Data provided =>
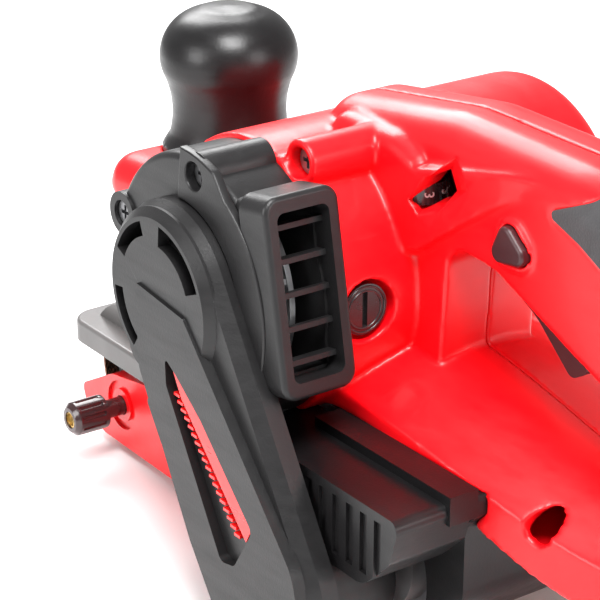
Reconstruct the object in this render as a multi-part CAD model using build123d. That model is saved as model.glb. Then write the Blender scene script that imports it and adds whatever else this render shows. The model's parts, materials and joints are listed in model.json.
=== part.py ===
from build123d import *
import os
from math import asin, cos, hypot, pi, radians, sin

# Hand-held belt sander, millimetres.
# +X is the machine's right side, +Y its front, +Z up.
# The origin is on the surface that the sander stands on, below the middle of its outline.

# ---------------------------------------------------------------- driving dimensions
SEAM_X = 8.0            # parting plane of the two housing halves
MOTOR_Y = 24.0          # motor axis, which runs along X
MOTOR_Z = 102.0
REAR_Y = -26.0          # drive roller axis
RUNNING_GAP = 0.3       # gap between the sanding belt and its rollers

BELT_WIDTH = 76.0
BELT_LENGTH = 457.0
BELT_THICK = 1.0
BELT_LEFT = -21.0       # left edge of the sanding belt
BELT_RIGHT = BELT_LEFT + BELT_WIDTH
REAR_LOOP_R = 26.0      # inner radius of the belt at the drive roller
FRONT_LOOP_R = 22.5     # inner radius of the belt at the idler roller
REAR_Z = REAR_LOOP_R + BELT_THICK
FRONT_Z = FRONT_LOOP_R + BELT_THICK
FRONT_Y = REAR_Y + (BELT_LENGTH - pi * (REAR_LOOP_R + FRONT_LOOP_R + BELT_THICK)) / 2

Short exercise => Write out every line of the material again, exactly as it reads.

Completed task =>
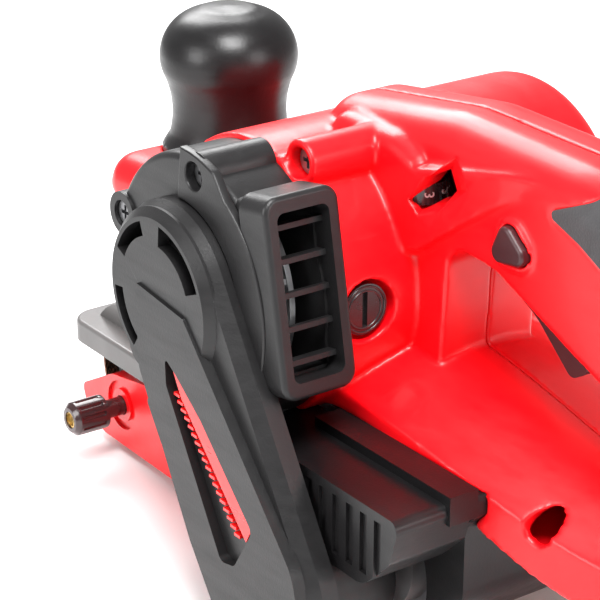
Reconstruct the object in this render as a multi-part CAD model using build123d. That model is saved as model.glb. Then write the Blender scene script that imports it and adds whatever else this render shows. The model's parts, materials and joints are listed in model.json.
=== part.py ===
from build123d import *
import os
from math import asin, cos, hypot, pi, radians, sin

# Hand-held belt sander, millimetres.
# +X is the machine's right side, +Y its front, +Z up.
# The origin is on the surface that the sander stands on, below the middle of its outline.

# ---------------------------------------------------------------- driving dimensions
SEAM_X = 8.0            # parting plane of the two housing halves
MOTOR_Y = 24.0          # motor axis, which runs along X
MOTOR_Z = 102.0
REAR_Y = -26.0          # drive roller axis
RUNNING_GAP = 0.3       # gap between the sanding belt and its rollers

BELT_WIDTH = 76.0
BELT_LENGTH = 457.0
BELT_THICK = 1.0
BELT_LEFT = -21.0       # left edge of the sanding belt
BELT_RIGHT = BELT_LEFT + BELT_WIDTH
REAR_LOOP_R = 26.0      # inner radius of the belt at the drive roller
FRONT_LOOP_R = 22.5     # inner radius of the belt at the idler roller
REAR_Z = REAR_LOOP_R + BELT_THICK
FRONT_Z = FRONT_LOOP_R + BELT_THICK
FRONT_Y = REAR_Y + (BELT_LENGTH - pi * (REAR_LOOP_R + FRONT_LOOP_R + BELT_THICK)) / 2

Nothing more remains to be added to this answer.